- [Stored data]
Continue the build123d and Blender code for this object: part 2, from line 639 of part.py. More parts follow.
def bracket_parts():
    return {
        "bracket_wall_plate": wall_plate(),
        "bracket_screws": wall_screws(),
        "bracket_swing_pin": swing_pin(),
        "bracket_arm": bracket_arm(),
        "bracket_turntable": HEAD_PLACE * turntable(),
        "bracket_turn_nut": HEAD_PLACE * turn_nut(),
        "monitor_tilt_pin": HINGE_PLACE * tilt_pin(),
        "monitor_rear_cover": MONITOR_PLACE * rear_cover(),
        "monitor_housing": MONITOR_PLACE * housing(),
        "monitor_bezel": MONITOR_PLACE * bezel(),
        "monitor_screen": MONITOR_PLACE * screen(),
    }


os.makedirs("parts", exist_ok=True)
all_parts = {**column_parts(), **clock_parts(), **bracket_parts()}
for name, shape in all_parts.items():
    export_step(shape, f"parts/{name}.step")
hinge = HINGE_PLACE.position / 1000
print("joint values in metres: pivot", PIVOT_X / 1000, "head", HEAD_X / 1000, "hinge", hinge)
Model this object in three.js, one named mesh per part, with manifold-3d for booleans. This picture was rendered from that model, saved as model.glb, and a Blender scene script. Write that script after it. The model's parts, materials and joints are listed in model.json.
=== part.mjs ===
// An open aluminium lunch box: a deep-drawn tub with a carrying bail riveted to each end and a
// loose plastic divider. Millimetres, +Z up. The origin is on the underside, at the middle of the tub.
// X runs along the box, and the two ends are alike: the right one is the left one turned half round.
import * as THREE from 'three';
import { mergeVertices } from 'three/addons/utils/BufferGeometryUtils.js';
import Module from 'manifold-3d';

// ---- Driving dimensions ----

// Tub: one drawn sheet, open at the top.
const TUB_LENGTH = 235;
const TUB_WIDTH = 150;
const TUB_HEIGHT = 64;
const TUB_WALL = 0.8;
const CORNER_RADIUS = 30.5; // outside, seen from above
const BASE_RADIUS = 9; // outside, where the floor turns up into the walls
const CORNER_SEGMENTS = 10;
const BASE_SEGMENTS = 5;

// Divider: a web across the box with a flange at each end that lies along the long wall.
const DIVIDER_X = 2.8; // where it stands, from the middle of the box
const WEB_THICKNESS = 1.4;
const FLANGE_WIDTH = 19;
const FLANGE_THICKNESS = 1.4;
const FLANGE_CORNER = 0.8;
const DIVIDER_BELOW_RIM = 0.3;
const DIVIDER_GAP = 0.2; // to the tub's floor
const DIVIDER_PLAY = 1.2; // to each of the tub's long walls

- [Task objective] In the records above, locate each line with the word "this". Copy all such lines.

- [Full output]
Continue the build123d and Blender code for this object: part 2, from line 639 of part.py. More parts follow.
Model this object in three.js, one named mesh per part, with manifold-3d for booleans. This picture was rendered from that model, saved as model.glb, and a Blender scene script. Write that script after it. The model's parts, materials and joints are listed in model.json.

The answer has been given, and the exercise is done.